Hopf bifurcation and chaos in a fractional order delayed memristor-based chaotic circuit system

Abstract

This paper present Hopf bifurcation and chaos in a fractional order delayed memristor-based chaotic circuit system. Firstly, regarding the time delay τ as a bifurcation parameter, we investigate the stability and bifurcation behaviors of this fractional order delayed memristor-based chaotic circuit system. Some explicit conditions for describing the stability interval and emergence of Hopf bifurcation are derived. Secondly, corresponding to different system parameters, the complex dynamics behaviors of this system are discussed by using the bifurcation diagrams, the Max Lyapunov exponents (MLEs) diagram, the time domain waveforms, the phase portraits and the power spectrums.
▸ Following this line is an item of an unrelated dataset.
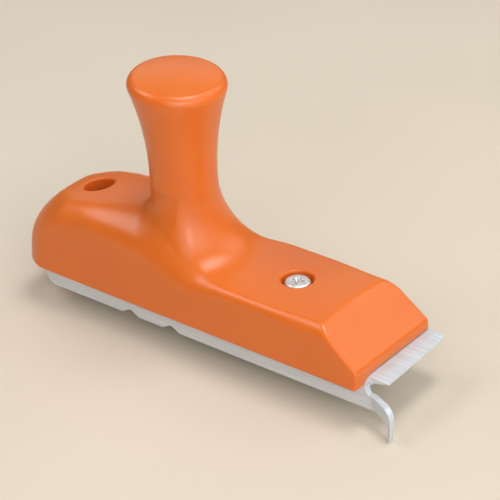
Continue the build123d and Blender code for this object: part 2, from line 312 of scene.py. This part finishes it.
def solid(name, field, low, high, step, settle=6):
    """A mesh object on a field's zero level, with its normals taken from the field."""
    vertices, quads = surface_net(field, low, high, step)
    for turn in range(settle):
        if turn < settle / 2:
            vertices = 0.5 * vertices + 0.5 * neighbour_mean(vertices, quads)
        here, slope = field_slope(field, vertices)
        move = slope * (here / np.maximum((slope**2).sum(1), 0.2))[:, None]
        size = np.linalg.norm(move, axis=1, keepdims=True)
        vertices = vertices - move * np.minimum(1, 0.4 * step / np.maximum(size, 1e-9))
    vertices = np.clip(vertices, low, high)
    slope = field_slope(field, vertices)[1]
    normals = slope / np.maximum(np.linalg.norm(slope, axis=1, keepdims=True), 1e-9)
    mesh = bpy.data.meshes.new(name)
    mesh.from_pydata((vertices * MM).tolist(), [], quads.tolist())
    mesh.validate()
    mesh.shade_smooth()
    if len(mesh.vertices) == len(normals):
        mesh.normals_split_custom_set_from_vertices(normals.tolist())
    piece = bpy.data.objects.new(name, mesh)
    bpy.context.scene.collection.objects.link(piece)
    return piece


# ---- blade ---------------------------------------------------------------------------------
FLAT_ANGLE = math.radians(1.0)
SHARP_ANGLE = math.radians(32)


def broken_edges(name, source, width):
    """A copy of a CAD body with its edges broken by a narrow round, so that they catch the light."""
    shape = bmesh.new()
    shape.from_mesh(source.data)
    shape.transform(source.matrix_world)
    bmesh.ops.remove_doubles(shape, verts=shape.verts, dist=0.001 * MM)
    bmesh.ops.dissolve_limit(shape, angle_limit=FLAT_ANGLE, verts=shape.verts, edges=shape.edges)
    inner = [edge for edge in shape.edges if len(edge.link_faces) == 2]
    sharp = [edge for edge in inner if edge.calc_face_angle() > SHARP_ANGLE]
    bmesh.ops.bevel(shape, geom=sharp, offset=width * MM, segments=2, profile=0.5, affect="EDGES",
                    clamp_overlap=True)
    bmesh.ops.triangulate(shape, faces=[f for f in shape.faces if len(f.verts) > 4])
    # the tools above leave the vertices and faces in an order of their own, which is not always the same
    vertices = sorted(shape.verts, key=lambda vertex: tuple(vertex.co))
    place = {vertex: k for k, vertex in enumerate(vertices)}
    faces = sorted([place[vertex] for vertex in face.verts] for face in shape.faces)
    normals = []
    for vertex in vertices:
        total = Vector((0, 0, 0))
        for face in vertex.link_faces:
            total += face.normal * face.calc_area()
        normals.append(total.normalized())
    mesh = bpy.data.meshes.new(name)
    mesh.from_pydata([tuple(vertex.co) for vertex in vertices], [], faces)
    shape.free()
    mesh.shade_smooth()
    mesh.normals_split_custom_set_from_vertices(normals)
    piece = bpy.data.objects.new(name, mesh)
    bpy.context.scene.collection.objects.link(piece)
    return piece


# ---- screws --------------------------------------------------------------------------------
HEAD_RADIUS = 4.0
HEAD_HEIGHT = 3.1
HEAD_DOME = 16.0
HEAD_EDGE = 0.8
SEAT_EDGE = 0.25
DRIVE_HALF = 2.3
DRIVE_SLOT = 0.45
DRIVE_DEPTH = 1.9
DRIVE_NARROWING = (0.45, 0.1)    # of the wings' reach and width, per mm of depth
DRIVE_CONE = 1.25                # radius of the cone between the wings, at the top
CONE_NARROWING = 0.55            # per mm of depth
CONE_SCALE = 0.87                # evens out the slope of the cone's field
DRIVE_ROUND = 0.15
DRIVE_JOIN = 0.2
DRIVE_RIM = 0.12
THREAD_PITCH = 0.7
THREAD_RADIUS = 2.0
THREAD_ROOT = 1.72
TIP_TAPER = 0.4
SHANK_SCALE = 0.8                # evens out the field's slope across the thread
SHANK_OVERLAP = 0.5              # how far the shank runs up into the head


def screw_field(x, y, z):
    """A pan head screw standing on its axis, with its seat at z = 0."""
    across = np.hypot(x, y)
    dome = z - HEAD_HEIGHT + across**2 / (2 * HEAD_DOME)
    head = round_max(across - HEAD_RADIUS, dome, HEAD_EDGE)
    head = round_max(head, -z, SEAT_EDGE)
    # cross recess: wings that narrow and shorten on the way down, with a cone at the bottom
    depth = HEAD_HEIGHT - z
    reach = DRIVE_HALF - DRIVE_NARROWING[0] * depth
    slot = DRIVE_SLOT - DRIVE_NARROWING[1] * depth
    wing_x = round_max(np.abs(x) - reach, np.abs(y) - slot, DRIVE_ROUND)
    wing_y = round_max(np.abs(y) - reach, np.abs(x) - slot, DRIVE_ROUND)
    cone = (across - DRIVE_CONE + CONE_NARROWING * depth) * CONE_SCALE
    drive = np.minimum(round_min(wing_x, wing_y, DRIVE_JOIN), cone)
    drive = np.maximum(drive, depth - DRIVE_DEPTH)
    head = round_max(head, -drive, DRIVE_RIM)
    turn = np.arctan2(y, x) / (2 * math.pi)
    ridge = np.abs(((z / THREAD_PITCH - turn) % 1) * 2 - 1)
    cut = ease(z, -0.6, -1.6) * (1 - ease(z, 0.6 - SCREW_LENGTH, -SCREW_LENGTH))
    radius = THREAD_RADIUS - (THREAD_RADIUS - THREAD_ROOT) * ridge * cut
    tip = ease(z, 0.5 - SCREW_LENGTH, -SCREW_LENGTH) * TIP_TAPER
    shank = (across - radius + tip) * SHANK_SCALE
    shank = np.maximum(shank, -z - SCREW_LENGTH)
    return np.minimum(head, np.maximum(shank, z - SHANK_OVERLAP))


# ---- materials -----------------------------------------------------------------------------
def srgb(red, green, blue):
    """A colour given as it looks on a screen, 0 to 255, turned into light."""
    def channel(value):
        value = value / 255
        return value / 12.92 if value <= 0.04045 else ((value + 0.055) / 1.055) ** 2.4
    return (channel(red), channel(green), channel(blue), 1.0)


class Nodes:
    """Adds nodes to a material and links them."""

    def __init__(self, name):
        self.material = bpy.data.materials.new(name)
        self.material.use_nodes = True
        self.tree = self.material.node_tree
        self.shader = self.tree.nodes["Principled BSDF"]
        self.place = self.add("ShaderNodeTexCoord").outputs["Object"]

    def add(self, kind, inputs=None, **settings):
        node = self.tree.nodes.new(kind)
        for key, value in settings.items():
            setattr(node, key, value)
        for key, value in (inputs or {}).items():
            if isinstance(value, bpy.types.NodeSocket):
                self.tree.links.new(value, node.inputs[key])
            else:
                node.inputs[key].default_value = value
        return node

    def noise(self, scale, detail=2.0, stretch=(1, 1, 1), rough=0.5):
        """Noise of a scale per metre, stretched along the axes."""
        mapping = self.add("ShaderNodeMapping", {"Vector": self.place, "Scale": stretch})
        noise = self.add("ShaderNodeTexNoise", {"Vector": mapping.outputs[0], "Scale": scale,
                                                "Detail": detail, "Roughness": rough})
        return noise.outputs["Fac"]

    def spread(self, value, low, high, start=0.0, end=1.0):
        """Maps a value from low..high to start..end."""
        node = self.add("ShaderNodeMapRange", {"Value": value, "From Min": low, "From Max": high,
                                               "To Min": start, "To Max": end})
        return node.outputs[0]

    def mix(self, share, first, second):
        node = self.add("ShaderNodeMix", {"Factor": share}, data_type="RGBA")
        for socket, value in ((node.inputs[6], first), (node.inputs[7], second)):
            if isinstance(value, bpy.types.NodeSocket):
                self.tree.links.new(value, socket)
            else:
                socket.default_value = value
        return node.outputs[2]

    def bump(self, height, distance, strength=1.0, normal=None):
        inputs = {"Height": height, "Distance": distance, "Strength": strength}
        if normal is not None:
            inputs["Normal"] = normal
        return self.add("ShaderNodeBump", inputs).outputs[0]

    def connect(self, **sockets):
        for name, value in sockets.items():
            socket = self.shader.inputs[name.replace("_", " ")]
            if isinstance(value, bpy.types.NodeSocket):
                self.tree.links.new(value, socket)
            else:
                socket.default_value = value
        return self.material


def handle_plastic():
    """Satin orange moulded plastic: a little mottled, finely textured."""
    nodes = Nodes("orange_plastic")
    mottle = nodes.noise(45, 3)
    color = nodes.mix(nodes.spread(mottle, 0.2, 0.8), srgb(213, 107, 33), srgb(219, 112, 37))
    grain = nodes.noise(2600, 2)
    waves = nodes.noise(120, 2)
    normal = nodes.bump(grain, 0.00002, 0.5)
    normal = nodes.bump(waves, 0.00015, 0.25, normal)
    smears = nodes.noise(60, 2, (1, 1, 0.5))
    rough = nodes.spread(smears, 0.1, 0.9, 0.27, 0.35)
    return nodes.connect(Base_Color=color, Roughness=rough, Normal=normal, IOR=1.5,
                         Subsurface_Weight=0.5, Subsurface_Radius=(1.0, 0.25, 0.08),
                         Subsurface_Scale=0.005)


def ground_steel():
    """Sheet steel with fine grinding lines that run along X."""
    nodes = Nodes("ground_steel")
    lines = nodes.noise(1, 3, (60, 5200, 5200), 0.7)
    broad = nodes.noise(1, 2, (25, 700, 700))
    color = nodes.mix(nodes.spread(lines, 0.3, 0.7), srgb(178, 184, 189), srgb(232, 238, 243))
    color = nodes.mix(nodes.spread(broad, 0.35, 0.65, 0.0, 0.5), color, srgb(214, 220, 224))
    rough = nodes.spread(lines, 0.3, 0.7, 0.42, 0.6)
    normal = nodes.bump(lines, 0.00002, 0.6)
    return nodes.connect(Base_Color=color, Metallic=0.35, Roughness=rough, Normal=normal)


def screw_steel():
    """Zinc-plated steel, a little scuffed."""
    nodes = Nodes("plated_steel")
    patches = nodes.noise(900, 4)
    scuffs = nodes.noise(2500, 3, (1, 0.3, 1))
    color = nodes.mix(nodes.spread(patches, 0.35, 0.65), srgb(222, 219, 216), srgb(242, 240, 238))
    rough = nodes.spread(scuffs, 0.3, 0.7, 0.3, 0.5)
    normal = nodes.bump(scuffs, 0.00003, 0.5)
    return nodes.connect(Base_Color=color, Metallic=0.8, Roughness=rough, Normal=normal)


# ---- the pieces ----------------------------------------------------------------------------
HANDLE_CELL = 0.55
SCREW_CELL = 0.13
EDGE_BREAK = 0.14
SCREW_TURNS = {"front_screw": 17, "rear_screw": 52}

handle = solid("handle_skin", handle_field, handle_low, handle_high, HANDLE_CELL)
handle.data.materials.append(handle_plastic())
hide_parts("handle")
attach(handle, "root")

plated = screw_steel()
for name, (low, high) in screw_boxes.items():
    middle = np.array([screw_x[name], 0.0, SEAT])
    screw = solid(f"{name}_detail", screw_field, low - middle, high - middle, SCREW_CELL, settle=4)
    screw.location = Vector(middle * MM)
    screw.rotation_euler = (0, 0, math.radians(SCREW_TURNS[name]))
    screw.data.materials.append(plated)
    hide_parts(name)
    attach(screw, "root")

blade = broken_edges("blade_detail", frame["nodes"]["blade"], EDGE_BREAK)
blade.data.materials.append(ground_steel())
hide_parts("blade")
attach(blade, "root")


# ---- floor, light and camera ---------------------------------------------------------------
FLOOR_HALF = 3.0
LIGHT_AIM = Vector((0, 0, 0.02))
# name, place, width and height, watts
LIGHTS = (
    ("front", (0.82, -0.68, 0.56), (1.5, 1.3), 9.2),
    ("front_core", (0.82, -0.68, 0.56), (0.45, 0.4), 3.2),
    ("right", (0.85, 0.12, 0.50), (0.8, 0.7), 1.8),
    ("far_right", (0.42, 0.78, 0.75), (0.8, 0.7), 2.6),
    ("overhead", (0.13, 0.14, 0.95), (0.42, 0.36), 4.0),
    ("rear_left", (-0.55, -0.25, 0.78), (0.5, 0.4), 2.7),
    ("behind", (-0.60, 0.72, 0.55), (0.8, 0.5), 0.9),
)


def floor():
    size = FLOOR_HALF
    mesh = bpy.data.meshes.new("floor")
    z = cad_bounds[0][2]
    corners = [(-size, -size, z), (size, -size, z), (size, size, z), (-size, size, z)]
    mesh.from_pydata(corners, [], [(0, 1, 2, 3)])
    piece = bpy.data.objects.new("floor", mesh)
    bpy.context.scene.collection.objects.link(piece)
    nodes = Nodes("pale_floor")
    tone = nodes.mix(nodes.spread(nodes.noise(6, 2), 0.3, 0.7), srgb(208, 196, 178), srgb(215, 203, 185))
    piece.data.materials.append(nodes.connect(Base_Color=tone, Roughness=0.8))


def area_light(name, place, size, power):
    data = bpy.data.lights.new(name, "AREA")
    data.shape = "RECTANGLE"
    data.size, data.size_y = size
    data.energy = power
    light = bpy.data.objects.new(name, data)
    light.location = place
    light.rotation_euler = (LIGHT_AIM - Vector(place)).to_track_quat("-Z", "Y").to_euler()
    bpy.context.scene.collection.objects.link(light)


def world(color, strength):
    """An even, faint light from all round."""
    data = bpy.data.worlds.new("studio")
    data.use_nodes = True
    background = data.node_tree.nodes["Background"]
    background.inputs["Color"].default_value = color
    background.inputs["Strength"].default_value = strength
    bpy.context.scene.world = data


CAMERA_PLACE = (0.37293, -0.43242, 0.34907)
CAMERA_FORWARD = (-0.55245, 0.66384, -0.50410)
CAMERA_RIGHT = (0.78343, 0.62005, -0.04203)
LENS = 158.4


def camera():
    """Looks down at 30 degrees on the flange side and the nose, through a long lens."""
    data = bpy.data.cameras.new("camera")
    data.sensor_width = 36.0
    data.lens = LENS
    piece = bpy.data.objects.new("camera", data)
    forward = Vector(CAMERA_FORWARD).normalized()
    right = Vector(CAMERA_RIGHT).normalized()
    up = right.cross(forward)
    turn = Matrix((right, up, -forward)).transposed().to_4x4()
    piece.matrix_world = Matrix.Translation(CAMERA_PLACE) @ turn
    bpy.context.scene.collection.objects.link(piece)
    bpy.context.scene.camera = piece


floor()
for row in LIGHTS:
    area_light(*row)
world((1, 0.99, 0.98, 1), 0.09)
camera()
bpy.context.scene.view_settings.view_transform = "Standard"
Thirdly, we study the influence of the two parameters (time delay τ and fractional order q) on the chaotic behavior, and it is found when time delay τ and fractional order q increases, the transitions from period one to period two and period four to chaos are observed in this memristor–based system. Meanwhile, corresponding critical values of time delay τ and fractional order q, the lowest orders q and the minimum time delay τ for generating chaos in the fractional order delayed memristor–based system are determined, respectively. Also, when the system occurs period one, the corresponding frequency is verified theoretically and experimentally. Finally, numerical simulations are provided to demonstrate the validity of theoretical analysis using the improved Adams–Bashforth–Moulton algorithm.